Guy Sigsworth (right) with Kate Havnevik (centre) and members of MKR Project
On your tour with Kate Havnevik you went to China and Taiwan and then to Okinawa. How was it?
I really enjoyed Taiwan a lot and then coming here to Okinawa was great. It was actually quite fun here in Okinawa because we had these support artists, MKR Project, and I was able to jam with them at least for one song and didn’t make too much of a mess of it. We literally just went on stage and I didn’t even realise the bass player wasn’t around when we were talking about doing the song ‘Tinsagu nu Hana’. He was suddenly on stage and wondering what key we were in. But in a way you need those seat of the pants moments, don’t you?

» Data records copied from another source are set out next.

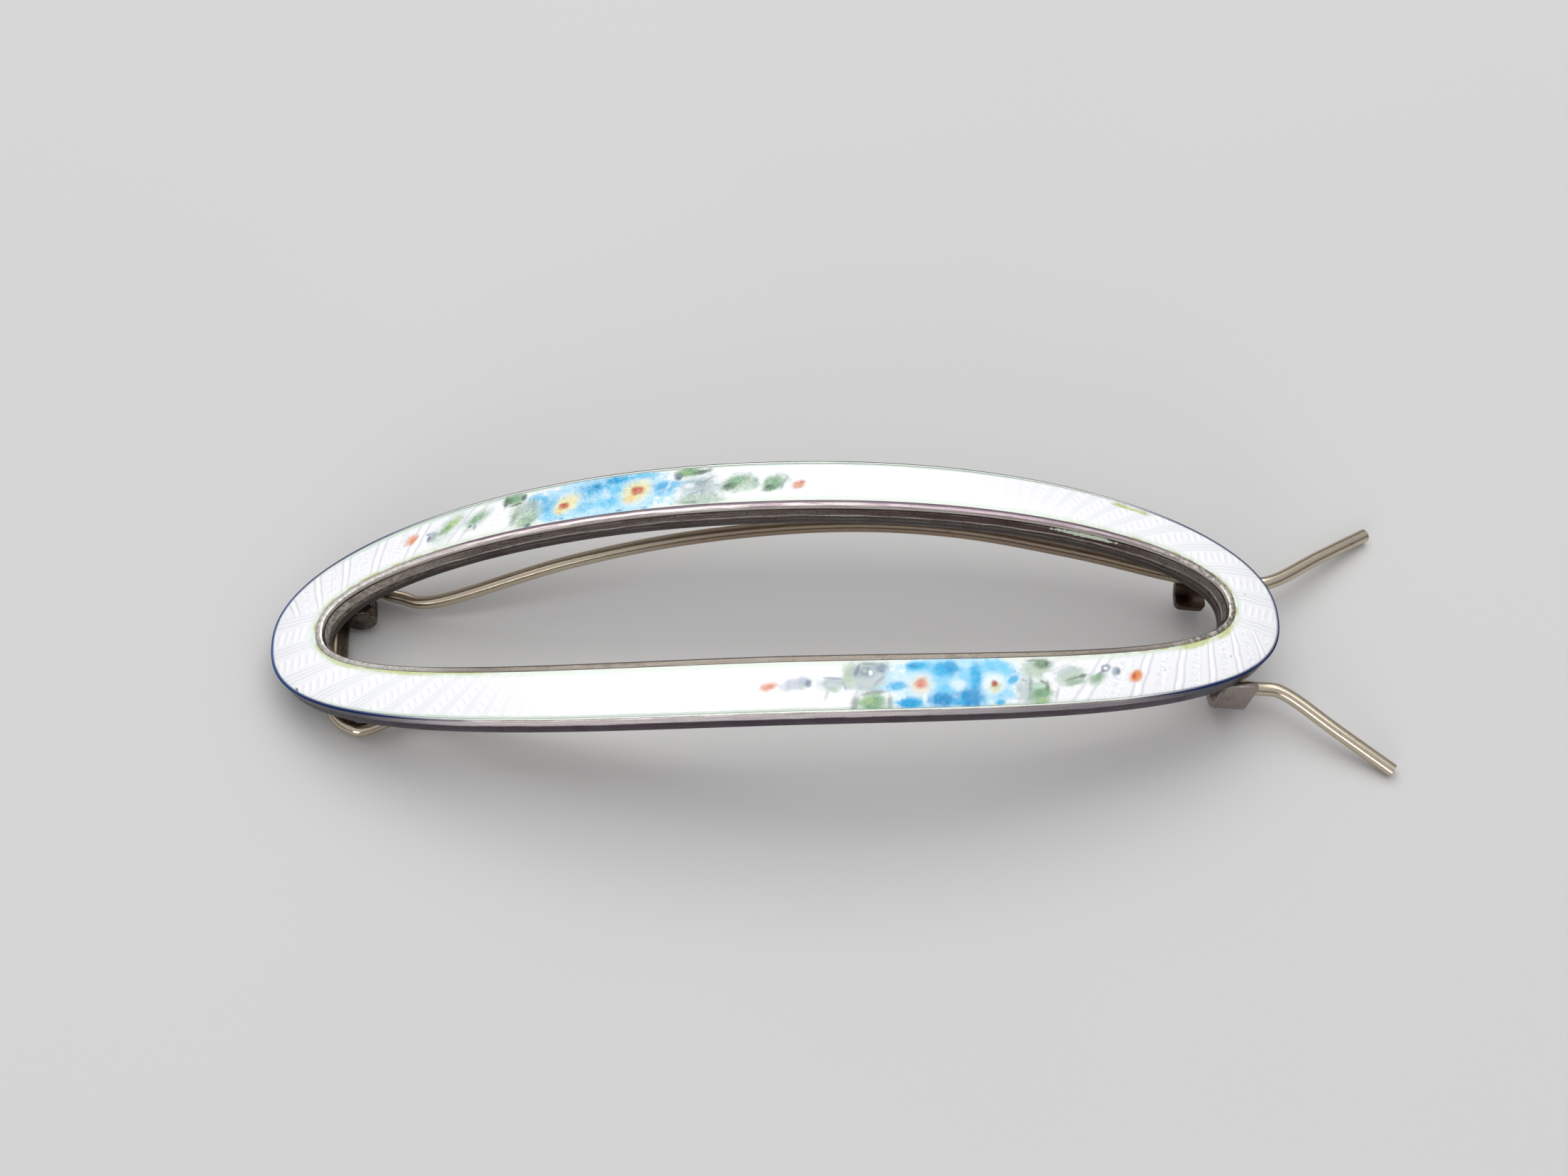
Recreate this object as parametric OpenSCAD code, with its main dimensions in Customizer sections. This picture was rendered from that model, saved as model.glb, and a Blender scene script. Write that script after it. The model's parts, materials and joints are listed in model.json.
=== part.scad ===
// Hair slide: an open oval ring of silver, arched over its length, with an enamelled
// top face and a sprung wire pin that hinges under one end and clips behind two hooks
// under the other. Millimetres, with up along +Z and the wire ends at +X.
// The slide is drawn level first, with the top of its arch at zero, and then laid down
// as it rests by itself, on the hinge barrel and the two wire ends.

/* [Ring] */
// Length of the ring from end to end
slide_len = 65.6; // [58:0.1:76]
// Width of the ring across its middle
slide_w = 18.9; // [17.5:0.1:22]
// Rise of the arch from the ends to the middle
rise = 5.8; // [4:0.1:7]
// How full the oval is, where 2 is a true ellipse
fullness = 2.33; // [2.1:0.01:2.6]
// Width of the ring's face, from its outer edge to the inner edge of the enamel
band_w = 3.45; // [3:0.05:3.8]
// Width of the bare metal lip inside the enamel
lip_w = 0.46; // [0.3:0.02:0.6]
// Height of the ring's walls below its outer edge
wall_h = 1.65; // [1.3:0.05:2]
// How much higher the inner edge stands than the outer one
crown = 0.5; // [0.3:0.05:0.6]
// Number of sections round the ring
ring_steps = 132; // [72:4:160]

/* [Enamel] */
// Thickness of the enamel
enamel_t = 0.4; // [0.3:0.05:0.5]
// Swell of the enamel between its two edges
enamel_swell = 0.09; // [0:0.01:0.12]
// Width of the thin metal edge outside the enamel
edge_w = 0.2; // [0.16:0.02:0.26]
// Gap all round between the enamel and its tray
enamel_gap = 0.03; // [0.02:0.01:0.05]

/* [Wire pin] */
// Diameter of the wire
wire_d = 0.95; // [0.8:0.05:1.05]
// Radius of the bend at each end of the crossbar, to the wire's centre
corner_r = 2.1; // [2:0.05:2.3]
// Length of the straight crossbar between the bends
crossbar_len = 6.6; // [6.4:0.1:6.8]
// How much farther out the back wire end reaches than the front one
stagger = 0.75; // [0:0.05:1]
// Sides of the wire's legs
leg_sides = 12; // [8:2:12]

/* [Hinge] */
// Place of the crossbar, as a share of the half length
hinge_along = 0.881; // [0.875:0.001:0.887]
// Depth of the crossbar below the arch
hinge_drop = 3; // [2.9:0.05:3.2]
// Outer diameter of the hinge barrel
barrel_d = 1.8; // [1.6:0.05:1.9]
// Length of the hinge barrel
barrel_len = 6; // [5:0.1:6.1]
// Clearance of the wire in the barrel, on the radius
hinge_fit = 0.06; // [0.02:0.01:0.1]
// Width of each lug beside the barrel
lug_w = 1.45; // [1.2:0.05:1.6]
// Radius of the lugs' round backs
lug_r = 1.05; // [0.9:0.05:1.1]

/* [Catch] */
// Place of the front hook, as a share of the half length
hook_front = 0.902; // [0.88:0.002:0.91]
// Place of the back hook, as a share of the half length
hook_back = 0.858; // [0.84:0.002:0.88]
// Width of each hook along the ring
hook_w = 2.1; // [1.8:0.1:2.4]
// Thickness of the hooks' strip
hook_t = 0.45; // [0.35:0.05:0.5]
// Inner radius of the hooks' curl
hook_r = 1; // [0.9:0.05:1.1]
// Length of the hooks' tongue past the curl
tongue_len = 0.7; // [0.6:0.05:1]
// Slope of the hooks along the arch, in degrees
hook_pitch = 12; // [10:1:14]

/* [Hidden] */
$fn = 64;
// Hair's breadth that keeps faces from lying on each other
FIT = 0.01;
// Room between a leg and the plate of its hook, and how far the plate runs below it
HOOK_ROOM = 0.15;
HOOK_REACH = 0.8;

half_len = slide_len / 2;
half_w = slide_w / 2;
arch_r = (half_len * half_len + rise * rise) / (2 * rise);
flat_half = arch_r * asin(half_len / arch_r) * PI / 180;
band_full = band_w + lip_w;
wire_r = wire_d / 2;

// Route of one leg, a row for each bend or swell: its place along the half length,
// its distance out as a share of the half width, and its drop in mm below the arch.
ALONG = 0;
OUT = 1;
DROP = 2;
LEG_ROUTE = [
    [-0.756, 0.487, 4.35],
    [-0.671, 0.425, 4.65],
    [-0.412, 0.574, 4.25],
    [-0.152, 0.691, 4.15],
    [0.122, 0.744, 4.05],
    [0.366, 0.709, 3.95],
    [0.610, 0.582, 3.75],
    [0.823, 0.436, 3.20],
    [0.951, 0.429, 2.75],
    [1.012, 0.462, 2.40],
    [1.113, 0.706, 2.05],
    [1.224, 0.966, 1.60]
];

// Height of the arch at a distance from the middle, zero at its top
function arch_z(x) = sqrt(arch_r * arch_r - x * x) - arch_r;

// Point of the ring at a turn round it, an inset from its outer edge and a height
// above the arch: the flat oval is bent round the arch, so its walls stand square to it
function oval_scale(turn) =
    pow(pow(abs(cos(turn)), fullness) + pow(abs(sin(turn)), fullness), -1 / fullness);
function bend(u, v, h) =
    let (a = u / arch_r * 180 / PI)
    [(arch_r + h) * sin(a), v, (arch_r + h) * cos(a) - arch_r];
function ring_point(turn, inset, h) =
    bend(oval_scale(turn) * (flat_half - inset) * cos(turn),
         oval_scale(turn) * (half_w - inset) * sin(turn), h);

// Height of the enamel's face over the arch at an inset, rising inward with a soft swell
function face_h(inset) =
    let (s = (inset - edge_w) / (band_w - edge_w))
    crown * s + 4 * enamel_swell * s * (1 - s);

// Hinge axis, level
hinge_x = -half_len * hinge_along;
hinge_z = arch_z(hinge_x) - hinge_drop;

// Smooth curve through points, from the one before and the one after each stretch
function blend(a, b, c, d, t) =
    0.5 * (2 * b + (c - a) * t + (2 * a - 5 * b + 4 * c - d) * t * t
           + (3 * b - a - 3 * c + d) * t * t * t);
function curve(pts, per) =
    let (last = len(pts) - 1)
    [for (i = [0 : last - 1], k = [0 : per - 1])
        blend(pts[max(i - 1, 0)], pts[i], pts[i + 1], pts[min(i + 2, last)], k / per),
     pts[last]];

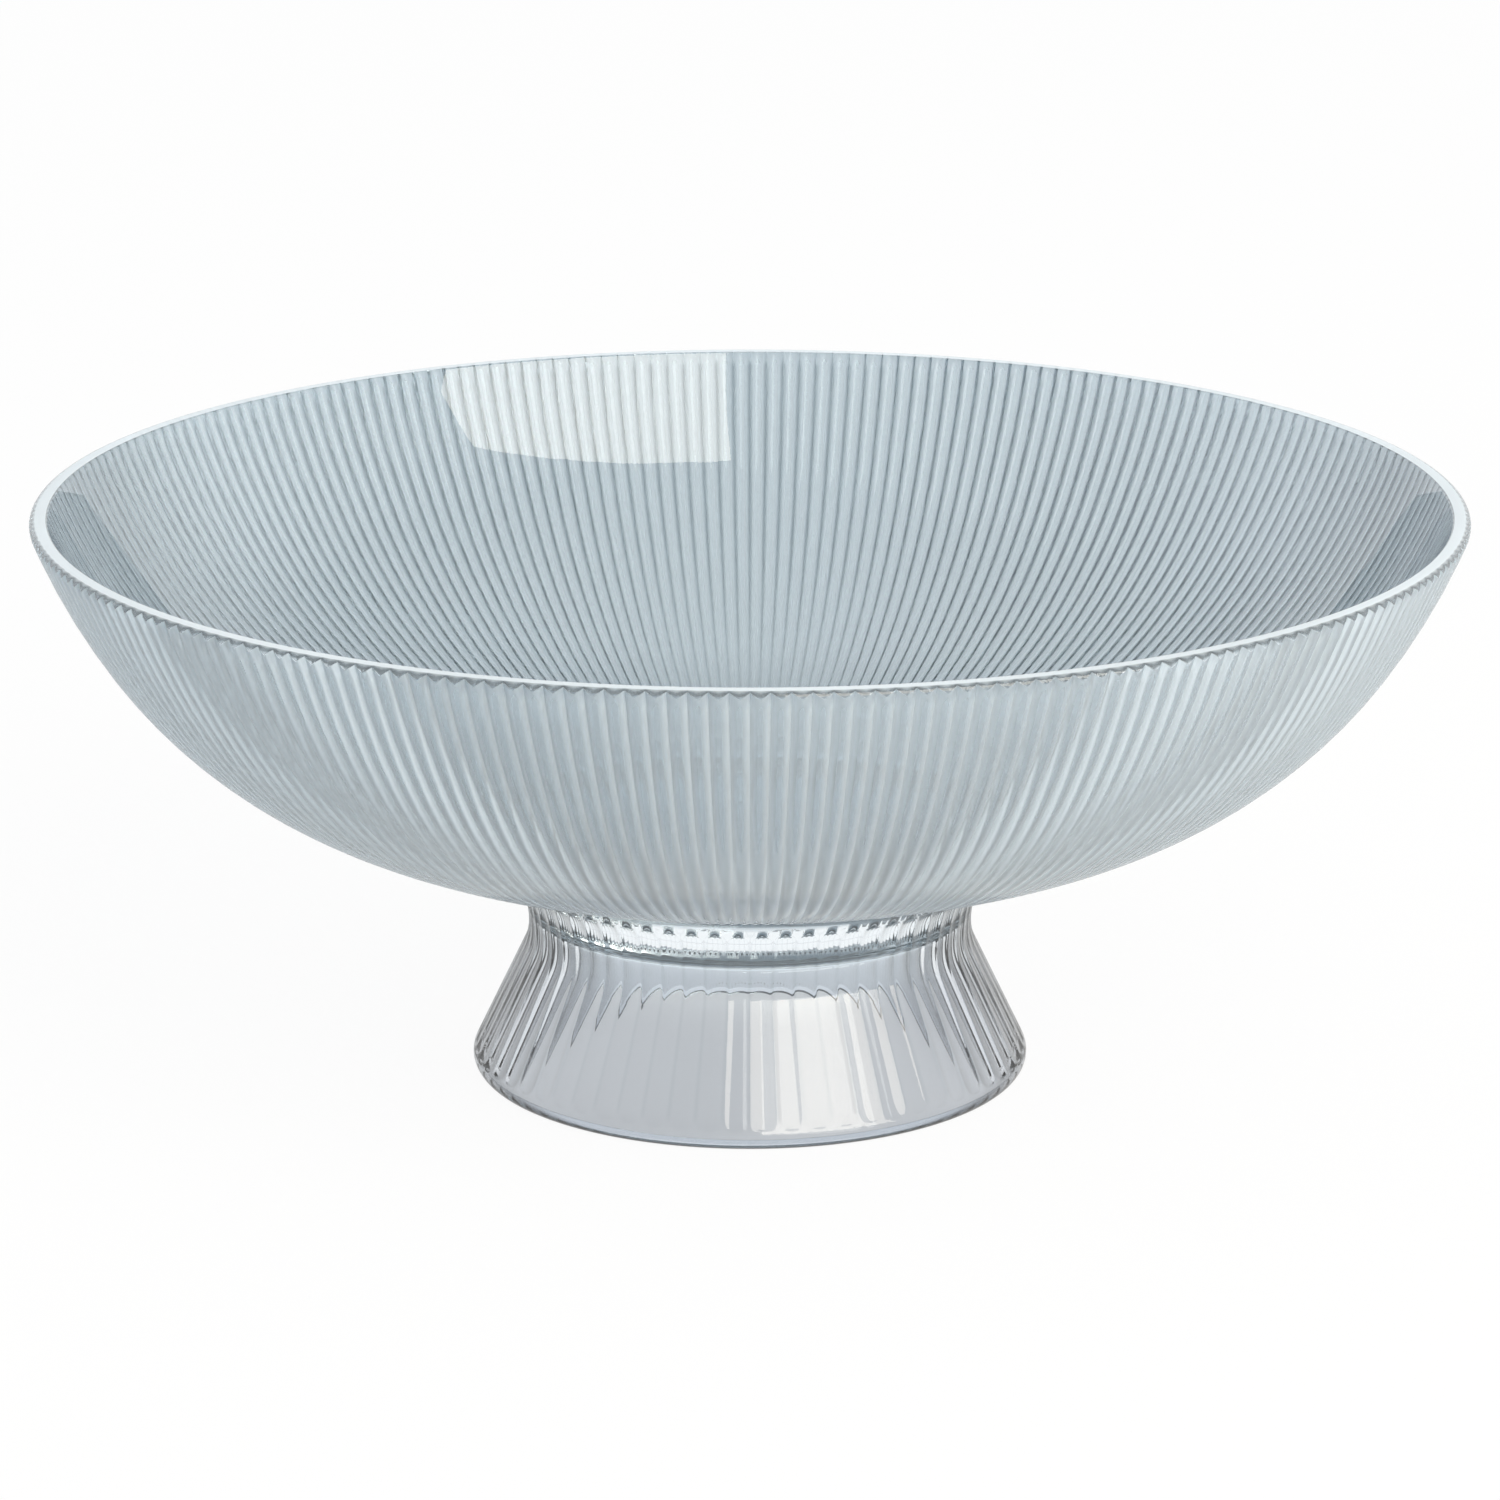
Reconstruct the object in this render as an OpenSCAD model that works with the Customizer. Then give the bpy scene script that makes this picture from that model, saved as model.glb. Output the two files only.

And so you’d like to come to Okinawa again?
I’d definitely like to come back to Okinawa. I have the feeling that it’s a very musical island. It’s a very tricky thing to get right, this balance, because if you are too possessive of your musical culture then you almost close it off hermetically. But if everything goes then it just gets devolved and everybody is doing the same music that you could hear everywhere.
One weird effect of globalisation is that you can travel the world to arrive somewhere where they have exactly the same shops and the same brands and exactly the same pop music playing as the place you left. I sense in Okinawa that people are aware they’ve got something special here and they treasure it. It doesn’t mean that they’re not up for innovation and playing with it and taking it to new places but they also realise it’s unique to them.